Entries with model source code
****************

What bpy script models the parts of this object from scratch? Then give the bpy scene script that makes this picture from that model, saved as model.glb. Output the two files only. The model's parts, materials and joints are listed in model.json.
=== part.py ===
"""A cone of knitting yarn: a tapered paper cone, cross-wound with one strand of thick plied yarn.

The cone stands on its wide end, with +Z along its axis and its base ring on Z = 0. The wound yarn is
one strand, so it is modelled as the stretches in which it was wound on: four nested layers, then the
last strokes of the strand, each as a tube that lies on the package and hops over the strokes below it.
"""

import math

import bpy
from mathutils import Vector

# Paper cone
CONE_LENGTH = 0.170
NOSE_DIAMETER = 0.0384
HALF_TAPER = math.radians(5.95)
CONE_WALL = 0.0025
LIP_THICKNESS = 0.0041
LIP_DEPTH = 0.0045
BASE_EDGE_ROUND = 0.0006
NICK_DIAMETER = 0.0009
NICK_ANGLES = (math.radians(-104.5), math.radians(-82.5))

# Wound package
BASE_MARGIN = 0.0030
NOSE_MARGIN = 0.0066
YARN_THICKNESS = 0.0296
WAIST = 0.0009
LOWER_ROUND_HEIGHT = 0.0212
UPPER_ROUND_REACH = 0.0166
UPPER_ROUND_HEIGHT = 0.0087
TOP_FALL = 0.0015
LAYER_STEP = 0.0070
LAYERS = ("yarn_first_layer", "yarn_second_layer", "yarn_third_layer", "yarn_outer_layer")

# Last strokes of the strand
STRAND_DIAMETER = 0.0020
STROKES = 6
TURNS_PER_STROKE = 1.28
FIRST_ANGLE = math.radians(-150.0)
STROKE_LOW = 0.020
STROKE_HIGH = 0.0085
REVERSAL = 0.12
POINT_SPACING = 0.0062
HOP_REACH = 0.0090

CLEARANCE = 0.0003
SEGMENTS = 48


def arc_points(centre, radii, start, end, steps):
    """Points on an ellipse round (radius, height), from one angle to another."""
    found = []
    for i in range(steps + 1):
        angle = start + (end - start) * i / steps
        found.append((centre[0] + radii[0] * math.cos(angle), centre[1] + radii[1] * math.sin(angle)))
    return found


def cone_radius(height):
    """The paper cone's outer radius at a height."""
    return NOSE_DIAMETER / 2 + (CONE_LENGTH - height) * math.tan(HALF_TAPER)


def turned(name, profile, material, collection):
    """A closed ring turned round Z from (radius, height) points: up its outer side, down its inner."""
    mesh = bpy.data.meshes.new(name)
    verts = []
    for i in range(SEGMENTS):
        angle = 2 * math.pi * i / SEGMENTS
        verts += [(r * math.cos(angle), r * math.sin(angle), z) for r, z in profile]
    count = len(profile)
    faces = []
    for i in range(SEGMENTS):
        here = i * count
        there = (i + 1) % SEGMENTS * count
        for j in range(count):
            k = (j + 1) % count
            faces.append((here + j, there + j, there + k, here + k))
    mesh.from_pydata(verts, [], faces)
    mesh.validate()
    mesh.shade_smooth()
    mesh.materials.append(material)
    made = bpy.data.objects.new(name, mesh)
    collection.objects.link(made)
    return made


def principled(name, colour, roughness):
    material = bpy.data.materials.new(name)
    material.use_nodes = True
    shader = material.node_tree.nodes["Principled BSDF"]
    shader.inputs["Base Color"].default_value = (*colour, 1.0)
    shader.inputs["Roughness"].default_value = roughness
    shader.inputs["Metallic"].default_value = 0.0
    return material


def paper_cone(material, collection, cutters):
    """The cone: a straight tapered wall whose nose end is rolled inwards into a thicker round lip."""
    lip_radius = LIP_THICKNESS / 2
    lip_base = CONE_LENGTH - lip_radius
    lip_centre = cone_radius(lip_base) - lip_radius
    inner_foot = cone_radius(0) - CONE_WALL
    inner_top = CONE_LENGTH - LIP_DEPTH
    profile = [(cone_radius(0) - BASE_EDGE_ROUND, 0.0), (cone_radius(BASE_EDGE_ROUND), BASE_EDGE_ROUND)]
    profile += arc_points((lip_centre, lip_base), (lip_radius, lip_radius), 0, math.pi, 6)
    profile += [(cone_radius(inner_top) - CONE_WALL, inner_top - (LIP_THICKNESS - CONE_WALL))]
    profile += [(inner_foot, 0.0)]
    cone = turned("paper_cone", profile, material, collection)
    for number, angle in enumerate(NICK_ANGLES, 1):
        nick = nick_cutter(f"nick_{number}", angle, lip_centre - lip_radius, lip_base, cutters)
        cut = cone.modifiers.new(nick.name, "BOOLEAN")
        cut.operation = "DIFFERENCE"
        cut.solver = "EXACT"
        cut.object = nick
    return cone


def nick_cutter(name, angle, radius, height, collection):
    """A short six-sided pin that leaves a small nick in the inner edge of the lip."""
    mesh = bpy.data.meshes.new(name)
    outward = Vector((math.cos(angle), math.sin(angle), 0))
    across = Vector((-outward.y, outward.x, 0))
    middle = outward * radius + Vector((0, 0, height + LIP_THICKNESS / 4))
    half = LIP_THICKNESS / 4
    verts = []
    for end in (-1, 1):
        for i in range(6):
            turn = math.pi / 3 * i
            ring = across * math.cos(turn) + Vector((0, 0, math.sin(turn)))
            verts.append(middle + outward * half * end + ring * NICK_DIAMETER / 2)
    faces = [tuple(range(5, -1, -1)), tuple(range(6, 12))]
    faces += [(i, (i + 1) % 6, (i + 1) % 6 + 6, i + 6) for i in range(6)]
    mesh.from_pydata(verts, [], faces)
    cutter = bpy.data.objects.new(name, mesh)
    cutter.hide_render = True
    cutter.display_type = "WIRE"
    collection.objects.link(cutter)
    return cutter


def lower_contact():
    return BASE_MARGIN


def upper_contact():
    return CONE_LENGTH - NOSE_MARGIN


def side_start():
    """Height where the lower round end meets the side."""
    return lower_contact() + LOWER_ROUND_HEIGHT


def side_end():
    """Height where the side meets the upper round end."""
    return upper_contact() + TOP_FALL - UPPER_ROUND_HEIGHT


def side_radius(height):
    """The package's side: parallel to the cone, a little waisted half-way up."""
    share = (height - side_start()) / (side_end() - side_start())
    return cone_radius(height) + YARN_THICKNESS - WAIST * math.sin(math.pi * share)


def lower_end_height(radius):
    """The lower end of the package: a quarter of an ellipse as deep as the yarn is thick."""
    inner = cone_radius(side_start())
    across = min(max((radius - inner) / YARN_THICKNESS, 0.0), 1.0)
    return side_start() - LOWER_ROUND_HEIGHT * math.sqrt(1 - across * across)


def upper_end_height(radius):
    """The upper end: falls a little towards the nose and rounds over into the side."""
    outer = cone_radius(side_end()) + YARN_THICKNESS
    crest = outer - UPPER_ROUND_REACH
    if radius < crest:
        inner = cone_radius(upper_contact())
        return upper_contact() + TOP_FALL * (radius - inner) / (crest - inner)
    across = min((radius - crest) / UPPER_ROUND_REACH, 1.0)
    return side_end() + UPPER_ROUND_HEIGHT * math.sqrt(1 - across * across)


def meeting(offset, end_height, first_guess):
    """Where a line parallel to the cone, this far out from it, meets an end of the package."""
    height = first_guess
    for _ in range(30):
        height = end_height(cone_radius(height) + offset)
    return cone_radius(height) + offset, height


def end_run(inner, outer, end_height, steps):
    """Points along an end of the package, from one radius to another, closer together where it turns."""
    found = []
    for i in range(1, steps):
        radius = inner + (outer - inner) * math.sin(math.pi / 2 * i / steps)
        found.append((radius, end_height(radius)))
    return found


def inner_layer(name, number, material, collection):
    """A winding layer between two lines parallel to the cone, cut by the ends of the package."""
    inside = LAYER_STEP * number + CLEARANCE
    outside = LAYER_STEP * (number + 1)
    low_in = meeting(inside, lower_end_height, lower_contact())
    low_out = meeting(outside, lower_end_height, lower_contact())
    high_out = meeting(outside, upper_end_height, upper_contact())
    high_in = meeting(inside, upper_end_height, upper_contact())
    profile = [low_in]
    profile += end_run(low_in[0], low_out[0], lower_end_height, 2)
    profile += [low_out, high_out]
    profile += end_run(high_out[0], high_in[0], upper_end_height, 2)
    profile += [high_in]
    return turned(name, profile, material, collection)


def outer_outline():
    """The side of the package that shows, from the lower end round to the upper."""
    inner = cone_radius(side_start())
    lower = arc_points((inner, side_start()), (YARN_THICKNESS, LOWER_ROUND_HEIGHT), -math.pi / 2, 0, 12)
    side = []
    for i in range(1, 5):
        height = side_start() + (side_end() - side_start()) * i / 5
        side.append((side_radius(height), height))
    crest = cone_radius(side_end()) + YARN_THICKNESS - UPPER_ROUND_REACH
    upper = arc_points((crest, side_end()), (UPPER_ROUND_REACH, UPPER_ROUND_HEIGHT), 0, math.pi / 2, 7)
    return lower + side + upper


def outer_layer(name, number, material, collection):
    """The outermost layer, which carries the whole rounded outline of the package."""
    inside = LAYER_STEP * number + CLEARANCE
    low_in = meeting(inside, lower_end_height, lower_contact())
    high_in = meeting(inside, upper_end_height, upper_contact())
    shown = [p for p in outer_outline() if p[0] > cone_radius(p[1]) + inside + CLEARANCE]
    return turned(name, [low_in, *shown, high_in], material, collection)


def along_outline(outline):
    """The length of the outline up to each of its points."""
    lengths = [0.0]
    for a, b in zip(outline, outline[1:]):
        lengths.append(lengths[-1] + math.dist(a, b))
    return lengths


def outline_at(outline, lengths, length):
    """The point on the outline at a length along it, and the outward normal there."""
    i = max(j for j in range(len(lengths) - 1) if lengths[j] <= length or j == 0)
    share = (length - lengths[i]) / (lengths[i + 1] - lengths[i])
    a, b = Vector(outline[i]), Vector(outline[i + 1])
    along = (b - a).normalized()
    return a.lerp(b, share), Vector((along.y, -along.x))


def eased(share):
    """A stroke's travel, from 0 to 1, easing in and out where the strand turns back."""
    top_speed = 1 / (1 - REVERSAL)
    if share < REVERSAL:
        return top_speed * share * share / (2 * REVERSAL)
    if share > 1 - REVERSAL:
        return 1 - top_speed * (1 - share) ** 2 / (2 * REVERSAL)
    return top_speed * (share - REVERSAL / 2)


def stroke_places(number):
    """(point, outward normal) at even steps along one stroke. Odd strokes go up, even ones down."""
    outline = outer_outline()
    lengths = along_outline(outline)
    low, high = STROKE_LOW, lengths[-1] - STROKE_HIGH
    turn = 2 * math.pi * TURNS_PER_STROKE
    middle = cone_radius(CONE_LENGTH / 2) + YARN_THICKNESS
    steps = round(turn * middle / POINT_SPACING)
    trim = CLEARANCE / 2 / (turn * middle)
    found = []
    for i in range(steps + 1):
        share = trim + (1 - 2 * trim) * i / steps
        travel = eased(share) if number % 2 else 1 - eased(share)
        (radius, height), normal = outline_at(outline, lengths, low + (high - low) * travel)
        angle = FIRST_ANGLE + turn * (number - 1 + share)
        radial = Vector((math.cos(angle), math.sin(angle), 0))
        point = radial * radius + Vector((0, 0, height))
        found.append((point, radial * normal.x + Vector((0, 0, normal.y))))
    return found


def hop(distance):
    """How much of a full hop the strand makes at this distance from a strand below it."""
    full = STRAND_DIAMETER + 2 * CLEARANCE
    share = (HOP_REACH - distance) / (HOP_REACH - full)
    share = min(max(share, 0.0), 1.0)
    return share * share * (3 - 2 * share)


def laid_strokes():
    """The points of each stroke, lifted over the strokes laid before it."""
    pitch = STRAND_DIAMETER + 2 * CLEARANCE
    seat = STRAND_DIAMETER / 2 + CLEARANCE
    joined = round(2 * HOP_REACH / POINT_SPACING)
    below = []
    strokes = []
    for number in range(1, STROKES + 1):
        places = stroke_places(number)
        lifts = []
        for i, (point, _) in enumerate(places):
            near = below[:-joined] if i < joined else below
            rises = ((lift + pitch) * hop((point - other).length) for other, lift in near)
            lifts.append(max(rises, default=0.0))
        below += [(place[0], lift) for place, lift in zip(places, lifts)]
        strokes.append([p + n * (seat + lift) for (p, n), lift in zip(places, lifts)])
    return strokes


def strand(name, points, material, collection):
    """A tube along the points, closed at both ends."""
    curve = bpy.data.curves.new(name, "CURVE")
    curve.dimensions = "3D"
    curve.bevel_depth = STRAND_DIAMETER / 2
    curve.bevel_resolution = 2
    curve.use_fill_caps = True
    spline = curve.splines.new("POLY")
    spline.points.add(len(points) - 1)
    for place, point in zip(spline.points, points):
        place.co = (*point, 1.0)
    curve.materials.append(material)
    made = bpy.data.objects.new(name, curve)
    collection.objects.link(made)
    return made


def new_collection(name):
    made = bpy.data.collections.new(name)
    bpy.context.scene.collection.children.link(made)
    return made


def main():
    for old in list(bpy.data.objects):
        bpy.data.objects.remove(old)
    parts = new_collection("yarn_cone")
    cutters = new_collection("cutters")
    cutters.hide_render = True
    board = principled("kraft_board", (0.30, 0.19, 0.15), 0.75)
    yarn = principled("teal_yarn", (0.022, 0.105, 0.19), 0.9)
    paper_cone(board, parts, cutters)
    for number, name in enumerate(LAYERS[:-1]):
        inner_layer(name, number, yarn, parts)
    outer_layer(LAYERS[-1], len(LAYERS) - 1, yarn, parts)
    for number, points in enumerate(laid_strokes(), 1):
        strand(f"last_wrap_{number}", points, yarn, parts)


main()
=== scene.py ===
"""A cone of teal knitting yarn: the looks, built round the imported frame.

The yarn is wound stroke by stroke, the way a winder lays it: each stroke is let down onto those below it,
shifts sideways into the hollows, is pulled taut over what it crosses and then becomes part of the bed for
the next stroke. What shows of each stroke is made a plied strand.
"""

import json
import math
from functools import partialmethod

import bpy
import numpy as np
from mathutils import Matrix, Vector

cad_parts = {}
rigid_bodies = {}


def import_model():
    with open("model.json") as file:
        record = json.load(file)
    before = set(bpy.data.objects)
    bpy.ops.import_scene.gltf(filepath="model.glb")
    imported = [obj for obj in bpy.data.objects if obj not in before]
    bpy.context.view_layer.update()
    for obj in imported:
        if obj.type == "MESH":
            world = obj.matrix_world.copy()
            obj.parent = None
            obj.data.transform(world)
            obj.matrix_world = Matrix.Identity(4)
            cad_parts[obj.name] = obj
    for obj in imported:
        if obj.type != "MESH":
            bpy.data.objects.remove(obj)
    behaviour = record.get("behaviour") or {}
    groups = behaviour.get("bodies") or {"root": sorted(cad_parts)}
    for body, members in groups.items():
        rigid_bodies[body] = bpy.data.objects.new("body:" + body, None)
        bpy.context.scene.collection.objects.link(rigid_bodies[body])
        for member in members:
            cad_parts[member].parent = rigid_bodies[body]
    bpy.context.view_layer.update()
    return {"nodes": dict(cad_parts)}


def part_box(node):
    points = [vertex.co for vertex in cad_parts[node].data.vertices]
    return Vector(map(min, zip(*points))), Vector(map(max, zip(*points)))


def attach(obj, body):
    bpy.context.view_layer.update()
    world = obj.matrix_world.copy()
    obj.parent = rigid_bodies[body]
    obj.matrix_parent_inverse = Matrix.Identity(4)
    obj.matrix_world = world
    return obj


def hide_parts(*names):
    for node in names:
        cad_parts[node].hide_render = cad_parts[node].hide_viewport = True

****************

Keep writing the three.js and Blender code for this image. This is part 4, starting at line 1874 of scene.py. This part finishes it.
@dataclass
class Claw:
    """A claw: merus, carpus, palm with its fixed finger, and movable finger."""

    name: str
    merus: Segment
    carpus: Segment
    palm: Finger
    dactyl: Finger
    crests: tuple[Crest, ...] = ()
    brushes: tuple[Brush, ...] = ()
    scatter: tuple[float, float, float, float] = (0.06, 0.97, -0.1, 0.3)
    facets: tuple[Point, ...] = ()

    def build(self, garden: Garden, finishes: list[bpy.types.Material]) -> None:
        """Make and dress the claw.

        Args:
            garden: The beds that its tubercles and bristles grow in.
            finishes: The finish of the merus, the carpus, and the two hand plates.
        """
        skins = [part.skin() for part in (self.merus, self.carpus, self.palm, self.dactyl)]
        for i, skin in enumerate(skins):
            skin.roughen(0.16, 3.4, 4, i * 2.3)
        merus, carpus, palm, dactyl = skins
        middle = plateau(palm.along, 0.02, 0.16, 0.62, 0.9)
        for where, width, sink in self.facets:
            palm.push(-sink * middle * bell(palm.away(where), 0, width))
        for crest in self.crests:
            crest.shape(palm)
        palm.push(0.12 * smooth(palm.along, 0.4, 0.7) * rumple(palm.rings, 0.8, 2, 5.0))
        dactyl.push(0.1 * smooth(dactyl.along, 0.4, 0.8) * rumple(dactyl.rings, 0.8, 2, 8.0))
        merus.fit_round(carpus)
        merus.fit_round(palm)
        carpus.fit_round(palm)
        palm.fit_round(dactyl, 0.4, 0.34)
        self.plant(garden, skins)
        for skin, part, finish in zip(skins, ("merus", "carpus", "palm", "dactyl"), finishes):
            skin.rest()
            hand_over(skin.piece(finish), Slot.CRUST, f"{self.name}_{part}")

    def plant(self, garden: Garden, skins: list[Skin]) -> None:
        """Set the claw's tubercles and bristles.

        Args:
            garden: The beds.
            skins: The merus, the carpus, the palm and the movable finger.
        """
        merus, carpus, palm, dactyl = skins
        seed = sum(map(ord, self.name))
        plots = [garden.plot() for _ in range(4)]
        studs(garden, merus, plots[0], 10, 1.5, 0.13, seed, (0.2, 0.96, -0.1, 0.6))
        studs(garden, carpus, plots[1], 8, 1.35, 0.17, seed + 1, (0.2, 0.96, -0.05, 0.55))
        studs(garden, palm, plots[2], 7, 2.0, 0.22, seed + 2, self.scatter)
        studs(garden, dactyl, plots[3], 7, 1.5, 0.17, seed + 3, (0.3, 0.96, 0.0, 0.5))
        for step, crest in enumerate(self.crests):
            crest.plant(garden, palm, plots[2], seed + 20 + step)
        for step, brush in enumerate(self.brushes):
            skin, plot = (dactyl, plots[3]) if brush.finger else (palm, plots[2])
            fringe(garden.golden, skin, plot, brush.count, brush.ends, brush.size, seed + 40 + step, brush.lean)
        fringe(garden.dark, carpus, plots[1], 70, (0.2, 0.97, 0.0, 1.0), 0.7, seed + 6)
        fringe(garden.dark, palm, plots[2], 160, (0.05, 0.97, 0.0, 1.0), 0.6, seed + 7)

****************

Above are the records; from them, give again exactly the lines from the one containing "0.105, 0.19), 0.9)" to the one containing "bpy.data.objects.remove(obj)", both lines included, and nothing more.

Written solution.
    yarn = principled("teal_yarn", (0.022, 0.105, 0.19), 0.9)
    paper_cone(board, parts, cutters)
    for number, name in enumerate(LAYERS[:-1]):
        inner_layer(name, number, yarn, parts)
    outer_layer(LAYERS[-1], len(LAYERS) - 1, yarn, parts)
    for number, points in enumerate(laid_strokes(), 1):
        strand(f"last_wrap_{number}", points, yarn, parts)


main()
=== scene.py ===
"""A cone of teal knitting yarn: the looks, built round the imported frame.

The yarn is wound stroke by stroke, the way a winder lays it: each stroke is let down onto those below it,
shifts sideways into the hollows, is pulled taut over what it crosses and then becomes part of the bed for
the next stroke. What shows of each stroke is made a plied strand.
"""

import json
import math
from functools import partialmethod

import bpy
import numpy as np
from mathutils import Matrix, Vector

cad_parts = {}
rigid_bodies = {}


def import_model():
    with open("model.json") as file:
        record = json.load(file)
    before = set(bpy.data.objects)
    bpy.ops.import_scene.gltf(filepath="model.glb")
    imported = [obj for obj in bpy.data.objects if obj not in before]
    bpy.context.view_layer.update()
    for obj in imported:
        if obj.type == "MESH":
            world = obj.matrix_world.copy()
            obj.parent = None
            obj.data.transform(world)
            obj.matrix_world = Matrix.Identity(4)
            cad_parts[obj.name] = obj
    for obj in imported:
        if obj.type != "MESH":
            bpy.data.objects.remove(obj)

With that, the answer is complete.